你不得不知道的10大爬虫技术框架网络爬虫是一种自动化脚本技术，用于从网页上提取数据。为了有效地开发爬虫项目，选择合适的框

网络爬虫是一种自动化脚本技术，用于从网页上提取数据。为了有效地开发爬虫项目，选择合适的框架至关重要。以下是十大常用爬虫技术框架的简单介绍以及其适用场景。

1. Scrapy (Python)

Scrapy 是一个 Python 爬虫框架，专为大规模数据抓取而设计。它内置了强大的爬取、处理、和存储数据的工具。

它的特点如下：

异步处理，性能高效。
支持 XPath、CSS 选择器进行数据提取。
丰富的中间件和扩展，支持代理、用户代理切换等功能。
内置数据存储功能，支持 JSON、CSV、数据库等。

适用场景：复杂的爬虫任务，大规模数据抓取。

示例代码：

import scrapy

class QuotesSpider(scrapy.Spider):
    name = "quotes"
    start_urls = ['http://quotes.toscrape.com/']

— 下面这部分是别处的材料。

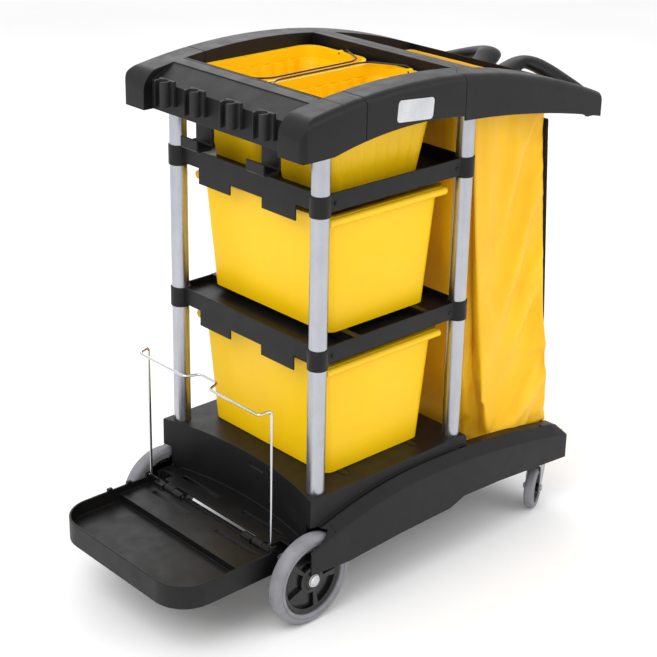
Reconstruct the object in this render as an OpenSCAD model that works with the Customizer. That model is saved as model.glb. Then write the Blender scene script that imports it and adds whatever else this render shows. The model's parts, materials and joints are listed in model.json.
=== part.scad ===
// Housekeeping cart: moulded base on two large wheels and two casters, four tube posts, two shelves,
// a three-piece hood with two buckets, two slide-out tubs, a slanted refuse bag and a fold-down platform.
// +X points to the handle, +Z up. The operator stands at the handle end, so "left" is the -Y side.

/* [Overall] */
// Width over the side rails of the hood
hood_w = 559; // [460:1:680]
// Distance between front and rear posts, centre to centre
post_span = 406; // [330:1:500]
// Height from one tier to the next (deck, middle shelf, upper shelf)
tier_h = 322; // [265:1:390]
// Rise from the upper shelf's rim to the crown of the hood
hood_rise = 198; // [170:1:240]

/* [Posts] */
// Outside diameter of the post tubes
post_d = 38.1; // [31:0.1:46]
// Wall of the post tubes
post_wall = 1.6; // [1.2:0.1:2.4]
// Distance from the hood's outer face to the centre line of a post
post_inset = 57.5; // [50:0.5:70]
// How far a tube goes into a shelf collar
collar_seat = 18; // [12:1:20]
// How far a tube goes up into the hood
hood_seat = 40; // [30:1:46]

/* [Wheels] */
// Diameter of the large wheels
wheel_d = 203.2; // [169:0.1:244]
// Width of the large wheels
wheel_w = 32; // [26:1:38]
// Diameter of the axle
axle_d = 16; // [12:0.5:20]
// Distance of the axle in front of the front posts
axle_lead = 41.5; // [36:0.5:46]
// Diameter of the caster wheels
caster_d = 101.6; // [85:0.1:104]
// Width of the caster wheels
caster_w = 25; // [20:1:30]
// Trail of the caster wheels behind their swivel axis
caster_trail = 28; // [22:1:32]
// Angle at which the casters stand at rest
caster_turn = 27; // [0:1:45]

/* [Base] */
// Height of the base's mounting plane above the axle
base_rise = 28.4; // [20:0.1:60]
// Wall of the moulded base
base_wall = 5; // [4:0.5:6]
// Reach of the base behind the middle of the posts
base_reach = 550; // [540:1:590]
// Rise of the deck above the mounting plane
deck_rise = 146; // [130:1:160]

/* [Shelves] */
// Wall of the shelves
shelf_wall = 4; // [3:0.5:5]
// Depth of a shelf's side apron
apron_h = 38; // [32:1:42]
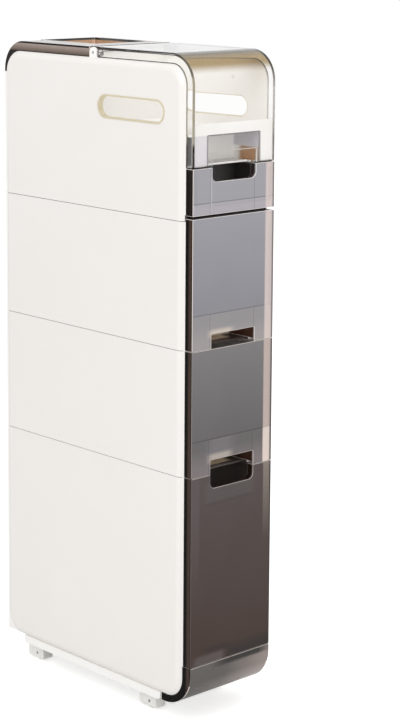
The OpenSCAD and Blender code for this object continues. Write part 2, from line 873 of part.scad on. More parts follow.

    def parse(self, response):
        for quote in response.css('div.quote'):
            yield {
                'text': quote.css('span.text::text').get(),
                'author': quote.css('span small::text').get(),
            }

        next_page = response.css('li.next a::attr(href)').get()
        if next_page is not None:
            yield response.follow(next_page, self.parse)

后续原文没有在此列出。